--- Task ---
Look through the material below and copy exactly the lines from the line with "Write part 2 of the Blender" to the line with "flesh_depth: tuple[float, float, float]", those two lines included.

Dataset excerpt
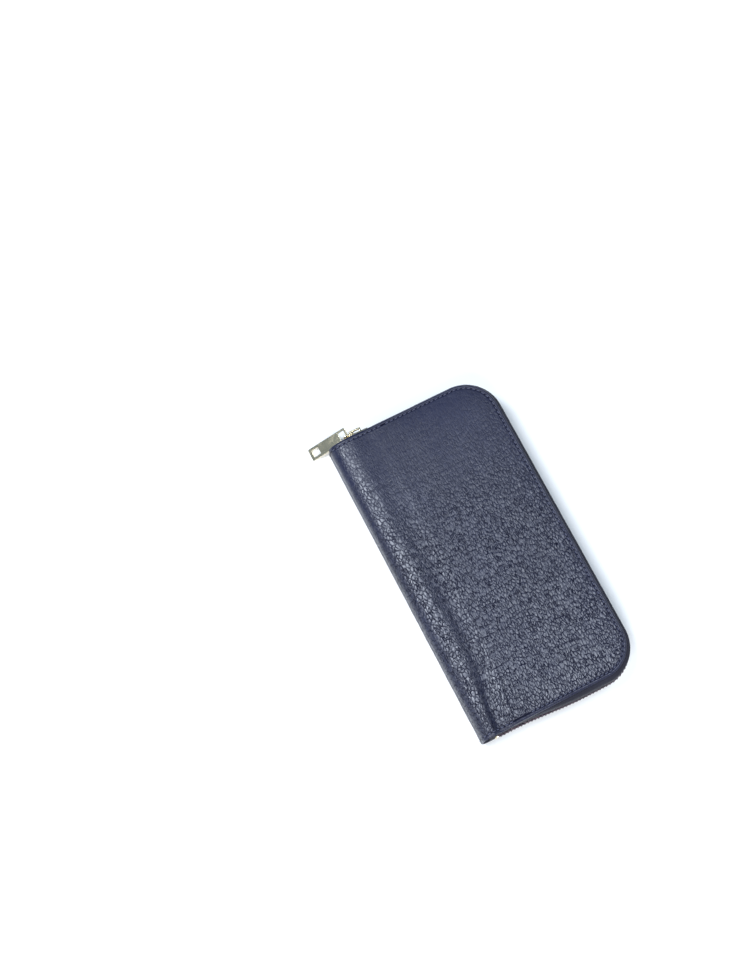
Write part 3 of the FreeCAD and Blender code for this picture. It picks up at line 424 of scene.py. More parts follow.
def pebbled_grain():
    """Tumbled cowhide: pebbles parted by fine creases, drawn out along the hide."""
    sockets = [
        ("Place", "Vector", None),
        ("Pebble mm", "Float", 1.3),
        ("Stretch", "Float", 1.5),
        ("Firmness", "Float", 1.0),
    ]
    results = [("Height", "Float"), ("Crease", "Float"), ("Pebble", "Float")]
    tree, given, out = new_group("pebbled grain", sockets, results)
    in_mm = in_millimetres(tree, given["Place"])
    wander = noise_texture(tree, in_mm, 0.30, 2.0, 0.55)
    shift = vector_maths(tree, "SUBTRACT", wander["Color"], (0.5, 0.5, 0.5))
    moved = vector_maths(tree, "MULTIPLY_ADD", shift, (1.3, 1.6, 0.0), in_mm)
    across = maths(tree, "DIVIDE", 1.0, given["Pebble mm"])
    along = maths(tree, "DIVIDE", across, given["Stretch"])
    shape = node(tree, "ShaderNodeCombineXYZ", {"X": across, "Y": along, "Z": across}).outputs[0]
    cells = {"Vector": scaled(tree, moved, shape), "Scale": 1.0, "Randomness": 0.95}
    edge = node(tree, "ShaderNodeTexVoronoi", cells, voronoi_dimensions="2D", feature="DISTANCE_TO_EDGE")
    centre = node(tree, "ShaderNodeTexVoronoi", cells, voronoi_dimensions="2D", feature="F1")
    pores = noise_texture(tree, in_mm, 2.6, 3.0, 0.6)
    crease = ramp(tree, edge.outputs["Distance"], 0.0, 0.20, 1.0, 0.0)
    parted = ramp(tree, wander["Fac"], 0.35, 0.60, 0.35, 0.85)
    crease = maths(tree, "MULTIPLY", crease, parted)
    drawn = noise_texture(tree, scaled(tree, in_mm, (0.50, 0.13, 0.50)), 1.0, 2.0, 0.6)
    fold = maths(tree, "SUBTRACT", drawn["Fac"], 0.5)
    fold = ramp(tree, maths(tree, "ABSOLUTE", fold), 0.0, 0.032, 1.0, 0.0)
    crease = maths(tree, "MAXIMUM", crease, fold)
    round_top = maths(tree, "MULTIPLY_ADD", centre.outputs["Distance"], -0.55, 0.75)
    height = maths(tree, "MULTIPLY_ADD", crease, -0.62, round_top)
    height = maths(tree, "MULTIPLY_ADD", pores["Fac"], 0.20, height)
    height = maths(tree, "MULTIPLY", height, given["Firmness"])
    tree.links.new(height, out["Height"])
    tree.links.new(crease, out["Crease"])
    tone = node(tree, "ShaderNodeSeparateColor", {"Color": centre.outputs["Color"]}).outputs[0]
    tree.links.new(tone, out["Pebble"])
    return tree


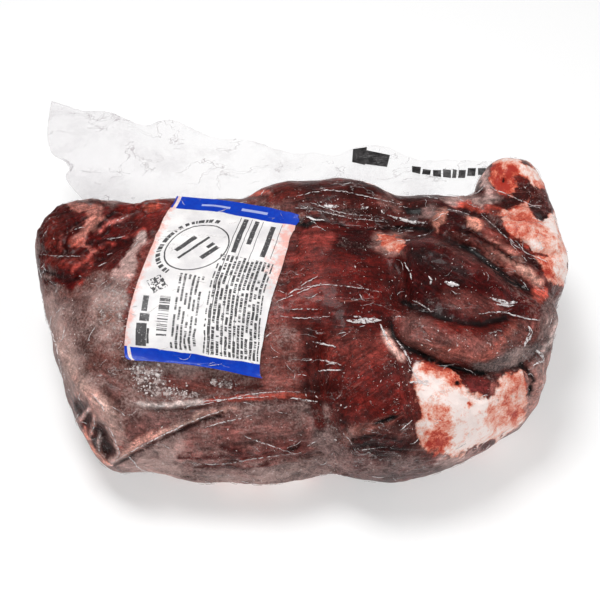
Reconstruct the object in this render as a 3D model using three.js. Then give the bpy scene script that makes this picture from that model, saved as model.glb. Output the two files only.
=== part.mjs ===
// A boneless beef chuck in a clear vacuum bag, lying on its flat side.
// Three solids: the folded meat inside its clinging film, the paper label over it, and the loose tail of spare
// bag that sticks out behind. Millimetres, +X along the pack, +Y towards its back, +Z up, standing on z = 0.
import * as THREE from "three";
import { ImprovedNoise } from "three/addons/math/ImprovedNoise.js";

// Sizes that drive the model
const packLength = 385;
const packDepth = 240;
const packHeight = 132;
const halfLength = packLength / 2;
const halfDepth = packDepth / 2;

// The meat's skin is netted over cells of this size and evened out in so many rounds
const skinCell = 7.7;
const skinRounds = 10;

// How round the meat's resting edge is
const restingEdge = 9;

// How far two muscles melt into each other where they touch, unless a muscle says otherwise
const muscleBlend = 9;

// A place in the pack, given as shares of its half length, half depth and height
const place = ([x, y, z]) => new THREE.Vector3(x * halfLength, y * halfDepth, z * packHeight);

// Lumps all over the meat, and crags at its back left corner, where it was cut and torn
const broadLumps = { size: 38, height: 2.4 };
const smallLumps = { size: 16, height: 1.0 };
const crags = { centre: place([-0.78, 0.4, 0.86]), reach: 52, size: 19, height: 6 };

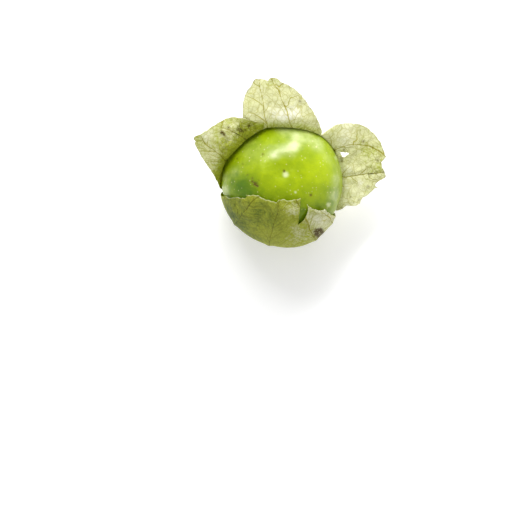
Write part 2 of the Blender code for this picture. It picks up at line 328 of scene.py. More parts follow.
@dataclass(frozen=True)
class WaxySkin:
    """Tomatillo skin, grown: thin, taut and slightly sticky with wax, so broad lights give it a soft gloss.

    Its IOR is under the 1.45 of wax, to match how faint the real one's reflections are.
    """

    lime: str = "#8CA103"
    yellow: str = "#9BAF00"
    deep: str = "#4B6D00"
    # the colour of the painted sheen, highlights and reflections
    pale: str = "#D2D8AA"
    fleck: str = "#DACB97"
    scar: str = "#584413"
    speck_pitch_mm: float = 1.5
    patch_mm: float = 13.0
    mottle_mm: float = 4.2
    orange_peel_mm: float = 2.2
    relief_mm: float = 0.6
    scab_grains_per_metre: float = 1800.0
    patch_swing: float = 0.14
    mottle_swing: float = 0.26
    streak_swing: float = 0.16
    roughness: float = 0.28
    ior: float = 1.29
    wax_coat: float = 0.04
    wax_roughness: float = 0.12
    flesh_glow: float = 0.08
    flesh_depth: tuple[float, float, float] = (0.004, 0.005, 0.001)

    def material(self) -> bpy.types.Material:
        """Green and yellow patches, streaks down from the blossom end, painted sheen and highlights, pale
        specks and scars.

        A point's ripeness is its own tone plus patches, mottle and streaks, and it goes from deep green
        through lime to yellow; its own tone also holds painted shade.

        Returns:
            The skin's material.
        """
        material, put = blank("tomatillo_skin_waxy")
        spot = put(Step.PLACE).outputs["Object"]
        flow = put(Step.CARRIED, attribute_name="skin_flow").outputs["Vector"]
        tone = put(Step.CARRIED, attribute_name="skin_tone").outputs["Vector"]
        own, sheen_and_specks, scarred = put(Step.SPLIT, tone).outputs
        patches = put(Step.NOISE, spot, 1 / (self.patch_mm * MM), 3.0, 0.5)
        mottle = put(Step.NOISE, spot, 1 / (self.mottle_mm * MM), 3.0, 0.55)
        streaks = put(Step.RAMP, put(Step.NOISE, flow, 1.3, 2.0, 0.5), 0.3, 0.7, -self.streak_swing,
                      self.streak_swing)
        below_tip = put(Step.RAMP, put(Step.SPLIT, flow).outputs[2], 0.7, 1.0, 1.0, 0.0)
        ripeness_and_shade = heap(put, own, put(Step.RAMP, patches, 0.3, 0.7, -self.patch_swing, self.patch_swing),
                    put(Step.RAMP, mottle, 0.35, 0.65, -self.mottle_swing, self.mottle_swing),
                    put(Step.TIMES, streaks, below_tip))
        # deep green where the ripeness is low, which the marks' painted shade also reaches
        colour = put(Step.OVER, self.deep, self.lime, put(Step.RAMP, ripeness_and_shade, -1.6, 0.3))
        colour = put(Step.OVER, colour, self.yellow, put(Step.RAMP, ripeness_and_shade, 0.05, 0.9))
        cells = put(Step.CELLS, spot, 1 / (self.speck_pitch_mm * MM))
        chosen = put(Step.CHANNELS, cells.outputs["Color"])
        dot = put(Step.TIMES, put(Step.RAMP, cells, 0.12, 0.25, 1.0, 0.0),
                  put(Step.RAMP, chosen, 0.45, 0.75))
        dot = put(Step.TIMES, dot, put(Step.RAMP, sheen_and_specks, 0.0, 0.8, 0.4, 1.0))
        colour = put(Step.OVER, colour, self.fleck, put(Step.TIMES, dot, 0.8))
        # painted sheen: paler where highlights and reflections are painted, broken up by the mottle
        painted_sheen = put(Step.TIMES, put(Step.RAMP, sheen_and_specks, 0.1, 1.2),
                    put(Step.RAMP, mottle, 0.35, 0.65, 0.35, 0.7))
        colour = put(Step.OVER, colour, self.pale, painted_sheen)
        grain = put(Step.NOISE, spot, self.scab_grains_per_metre, 2.0)
        hurt = put(Step.TIMES, scarred, put(Step.RAMP, grain, 0.3, 0.6, 0.5, 1.2), use_clamp=True)
        colour = put(Step.OVER, colour, self.scar, hurt)
        peel = put(Step.NOISE, spot, 1 / (self.orange_peel_mm * MM), 1.5)
        height = heap(put, put(Step.MINUS, put(Step.TIMES, patches, 1.2), hurt),
                      put(Step.TIMES, peel, 0.35), put(Step.TIMES, mottle, 0.7))
        relief = put(Step.RELIEF, height, 0.5, self.relief_mm * MM)
        dull = put(Step.PLUS, put(Step.TIMES, hurt, 0.4),
                   put(Step.RAMP, patches, 0.3, 0.7, self.roughness, self.roughness + 0.1))
        put(Step.DONE, put(Step.SURFACE, colour, dull, relief, inputs={
            "IOR": self.ior, "Coat Weight": self.wax_coat, "Coat Roughness": self.wax_roughness,
            "Subsurface Weight": self.flesh_glow, "Subsurface Radius": self.flesh_depth,
            "Subsurface Scale": 1.0}))
        return material


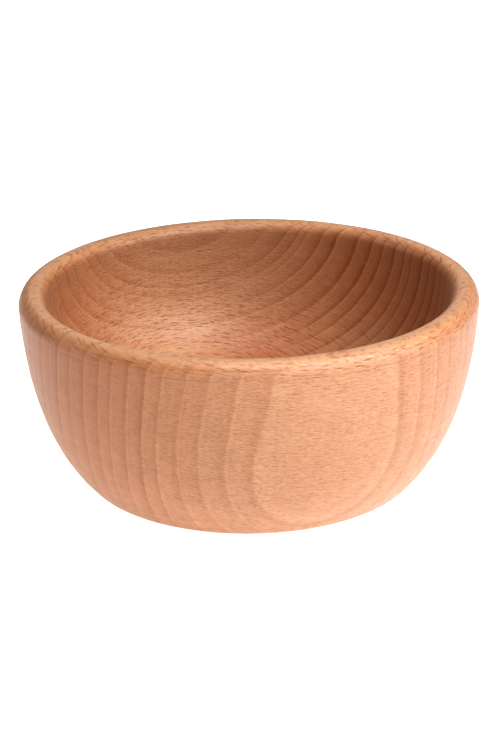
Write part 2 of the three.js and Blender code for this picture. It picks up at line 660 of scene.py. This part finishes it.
def wandered(nodes, place):
    """A place pushed about by smooth noise."""
    wave = nodes.vector("DIVIDE", place, WANDER_LENGTHS)
    push = nodes.noise(wave, detail=WANDER_DETAIL, output="Color")
    push = nodes.vector("SUBTRACT", push, (NOISE_MEAN,) * 3)
    push = nodes.vector("MULTIPLY", push, tuple(amount / NOISE_REACH for amount in WANDER))
    return nodes.vector("ADD", place, push)


def facings(nodes):
    """How much a face is end grain, the same with the sign of the end that it looks to, and
    how nearly it lies along the rays."""
    normal = nodes.add("ShaderNodeTexCoord").outputs["Normal"]
    facing = nodes.vector("DOT_PRODUCT", normal, tuple(GRAIN))
    end = nodes.square(facing)
    forward = nodes.math("MULTIPLY", end, nodes.math("SIGN", facing))
    flat = nodes.square(nodes.vector("DOT_PRODUCT", normal, tuple(ACROSS_RAYS)))
    return end, forward, flat


def gain_by_facing(nodes, gains, directions):
    """The first gain, and each further one as far as a face has its direction."""
    total, *more = gains
    for direction, gain in zip(directions, more):
        total = nodes.math("MULTIPLY_ADD", direction, gain, total)
    return total


def ragged_count(nodes, grain):
    """The ring count, with ring edges that stray a little."""
    count = nodes.add("ShaderNodeAttribute", attribute_name="ring_count").outputs["Fac"]
    return nodes.math("ADD", count, nodes.swing(nodes.pattern(grain, **RAGGED), RAGGED_GAIN))


def ring_darkness(nodes, count, place, end, flat):
    """How dark the growth rings make the wood."""
    darkness = nodes.curve(nodes.math("FRACT", count), RING_DARKNESS)
    year = nodes.math("FLOOR", count)
    yearly = nodes.add("ShaderNodeTexWhiteNoise", {"W": year}, noise_dimensions="1D")
    yearly = nodes.between(yearly.outputs["Value"], 0.0, 1.0, *YEARLY_GAIN)
    darkness = nodes.math("MULTIPLY", darkness, yearly)
    parts = nodes.separate(place)
    far = nodes.between(parts["X"], *OLD_RINGS_ALONG, kind="SMOOTHSTEP")
    old = nodes.between(parts["Y"], *OLD_RINGS_DEPTH, kind="SMOOTHSTEP")
    extra = nodes.math("MULTIPLY", nodes.math("MULTIPLY", far, old), OLD_RINGS_GAIN)
    gain = gain_by_facing(nodes, RING_GAIN, (end, flat))
    gain = nodes.math("MULTIPLY", gain, nodes.math("ADD", extra, 1.0))
    darkness = nodes.math("SUBTRACT", darkness, MEAN_DARKNESS)
    return nodes.math("MULTIPLY_ADD", darkness, gain, MEAN_DARKNESS)


def rays(nodes, place, spacing, half, seed):
    """How strong the ray at a place is, from 0 to 1: one ray in each cell of a scattered grid."""
    parts = nodes.separate(place)
    cells = nodes.combine(
        nodes.math("ADD", nodes.math("DIVIDE", parts["X"], spacing[0]), seed),
        nodes.math("ADD", nodes.math("DIVIDE", parts["Z"], spacing[1]), seed),
        0.0,
    )
    cell = nodes.add(
        "ShaderNodeTexVoronoi", {"Vector": cells, "Scale": 1.0, "Randomness": 1 - RAY_EVENNESS},
        voronoi_dimensions="2D", feature="F1",
    )
    away = nodes.separate(nodes.vector("SUBTRACT", cells, cell.outputs["Position"]))
    odds = nodes.separate(cell.outputs["Color"])
    shortest, longest = (share * half[0] / spacing[0] for share in RAY_LENGTHS)
    reach = nodes.between(odds["Y"], 0.0, 1.0, shortest, longest)
    length = nodes.square(nodes.math("DIVIDE", away["X"], reach))
    width = nodes.math("ABSOLUTE", nodes.math("MULTIPLY", away["Y"], spacing[1] / half[1]))
    inside = nodes.math("SUBTRACT", nodes.math("SUBTRACT", 1.0, length), width)
    inside = nodes.between(inside, 0.0, RAY_EDGE, kind="SMOOTHSTEP")
    strength = nodes.between(odds["X"], 0.0, 1.0, *RAY_STRENGTHS)
    return nodes.math("MULTIPLY", inside, strength)


def ray_cover(nodes, place, forward, flat):
    """How strongly rays of both kinds show on each face, from 0 to 1."""
    slant = nodes.math("MULTIPLY", flat, nodes.math("SUBTRACT", 1.0, flat))
    shown = 0.0
    for kind, gains in ((BROAD_RAYS, BROAD_RAY_GAIN), (FINE_RAYS, FINE_RAY_GAIN)):
        gain = gain_by_facing(nodes, gains, (flat, slant, forward))
        ray = nodes.math("MULTIPLY", rays(nodes, place, **kind), gain, clamp=True)
        shown = nodes.math("MAXIMUM", ray, shown)
    breaks = nodes.pattern(place, **RAY_BREAKS)
    breaks = nodes.between(breaks, *RAY_BREAK_NOISE, *RAY_BREAK_STRENGTHS, kind="SMOOTHSTEP")
    return nodes.math("MULTIPLY", shown, breaks)


def stained(nodes, spot):
    """How much of the stain lies at a place."""
    from_stain = nodes.vector("SUBTRACT", spot, STAIN_CENTRE)
    from_stain = nodes.vector("LENGTH", nodes.vector("DIVIDE", from_stain, STAIN_SIZE))
    return nodes.between(from_stain, STAIN_FADE, 0.0, kind="SMOOTHSTEP")


def score_line_shade(nodes, spot):
    """How much painted shade lies in the two scored lines."""
    height = nodes.separate(spot)["Z"]
    radius = nodes.vector("LENGTH", nodes.vector("MULTIPLY", spot, (1, 1, 0)))
    # painted shade: the scored grooves darkened in the colour
    painted_shade = 0.0
    for score_height in SCORE_HEIGHTS:
        away = nodes.math("ABSOLUTE", nodes.math("SUBTRACT", height, score_height))
        painted_shade = nodes.math("MAXIMUM", nodes.between(away, SCORE_WIDTH, 0.0), painted_shade)
    outermost = nodes.math("GREATER_THAN", radius, RIM_RADIUS - SCORE_SHADE_REACH)
    patches = nodes.between(nodes.pattern(spot, **SCORE_SHADE_PATCHES), *SCORE_SHADE_NOISE)
    return nodes.math("MULTIPLY", nodes.math("MULTIPLY", painted_shade, outermost), patches)


def wood_darkness(nodes, count, place, grain, fibre, end, flat):
    """How far the wood lies from early towards late, by its rings, fibres and slow changes."""
    darkness = ring_darkness(nodes, count, place, end, flat)
    for noise, gain in (
        (fibre, FIBRE_GAIN),
        (nodes.pattern(grain, **STREAK), STREAK_GAIN),
        (nodes.pattern(grain, **MOTTLE), MOTTLE_GAIN),
        (nodes.pattern(place, **LAYER), LAYER_GAIN),
    ):
        darkness = nodes.math("ADD", darkness, nodes.swing(noise, gain))
    return darkness


def tinted(nodes, colour, tints):
    """A colour multiplied by each tint, as far as the tint's amount says."""
    for amount, tint in tints:
        colour = nodes.mix(amount, colour, tint, "MULTIPLY")
    return colour


def oiled_surface(nodes, colour, fibre, shown):
    """The shader, in whose relief rays sink a little and fibres stand a little."""
    height = nodes.math("MULTIPLY", shown, -RAY_SINK)
    height = nodes.math("ADD", height, nodes.math("MULTIPLY", fibre, FIBRE_RISE))
    bump = nodes.add("ShaderNodeBump", {"Strength": 1.0, "Distance": MM, "Height": height})
    return nodes.add("ShaderNodeBsdfPrincipled", {
        "Base Color": colour,
        "Roughness": nodes.math("ADD", nodes.swing(fibre, FIBRE_ROUGHNESS), ROUGHNESS),
        "Normal": bump.outputs[0],
        "Specular IOR Level": SPECULAR,
        "Coat Weight": COAT,
        "Coat Roughness": COAT_ROUGHNESS,
        "Sheen Weight": SHEEN,
        "Sheen Roughness": SHEEN_ROUGHNESS,
        "Sheen Tint": SHEEN_TINT,
    }).outputs[0]


def beech():
    material = bpy.data.materials.new("oiled_beech")
    material.use_nodes = True
    nodes = Nodes(material.node_tree)
    spot = nodes.add("ShaderNodeTexCoord").outputs["Object"]
    spot = nodes.vector("SCALE", spot, scale=1 / MM)
    place = tree_place(nodes, spot, BARK, ALONG_RING, PITH_DISTANCE)
    ray_place = tree_place(nodes, spot, RAY_WAY, ACROSS_RAYS, RAY_PITH_DISTANCE)
    grain = wandered(nodes, place)
    fibre = nodes.pattern(grain, **FIBRE)
    count = ragged_count(nodes, grain)
    end, forward, flat = facings(nodes)
    shown = ray_cover(nodes, wandered(nodes, ray_place), forward, flat)
    darkness = wood_darkness(nodes, count, place, grain, fibre, end, flat)
    depth = nodes.separate(place)["Y"]
    colour = tinted(nodes, nodes.mix(darkness, EARLY_WOOD, LATE_WOOD, clamp=False), (
        (nodes.between(count, *PALE_RINGS), PALER_TINT),
        # the oldest wood, towards the far rim: its own colour and painted shade
        (nodes.between(depth, *OLD_WOOD_DEPTH), OLD_WOOD_AND_SHADE_TINT),
        (stained(nodes, spot), STAIN_TINT),
        # painted shade in the two scored lines
        (score_line_shade(nodes, spot), SCORE_SHADE_TINT),
        (end, END_GRAIN_TINT),
        # faces along the rays face nearly up or down: partly their own paler grain, partly
        # painted light on the tops
        (flat, ALONG_RAYS_AND_TOP_LIGHT_TINT),
        (shown, RAY_TINT),
    ))
    surface = oiled_surface(nodes, colour, fibre, shown)
    nodes.add("ShaderNodeOutputMaterial", {"Surface": surface})
    return material


make_camera()
set_tone()
make_world()
make_lamps()
make_floor()

bowl = make_bowl()
bowl.data.materials.append(beech())
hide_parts("bowl")
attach(bowl, "root")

--- Answer to this task ---
Write part 2 of the Blender code for this picture. It picks up at line 328 of scene.py. More parts follow.
@dataclass(frozen=True)
class WaxySkin:
    """Tomatillo skin, grown: thin, taut and slightly sticky with wax, so broad lights give it a soft gloss.

    Its IOR is under the 1.45 of wax, to match how faint the real one's reflections are.
    """

    lime: str = "#8CA103"
    yellow: str = "#9BAF00"
    deep: str = "#4B6D00"
    # the colour of the painted sheen, highlights and reflections
    pale: str = "#D2D8AA"
    fleck: str = "#DACB97"
    scar: str = "#584413"
    speck_pitch_mm: float = 1.5
    patch_mm: float = 13.0
    mottle_mm: float = 4.2
    orange_peel_mm: float = 2.2
    relief_mm: float = 0.6
    scab_grains_per_metre: float = 1800.0
    patch_swing: float = 0.14
    mottle_swing: float = 0.26
    streak_swing: float = 0.16
    roughness: float = 0.28
    ior: float = 1.29
    wax_coat: float = 0.04
    wax_roughness: float = 0.12
    flesh_glow: float = 0.08
    flesh_depth: tuple[float, float, float] = (0.004, 0.005, 0.001)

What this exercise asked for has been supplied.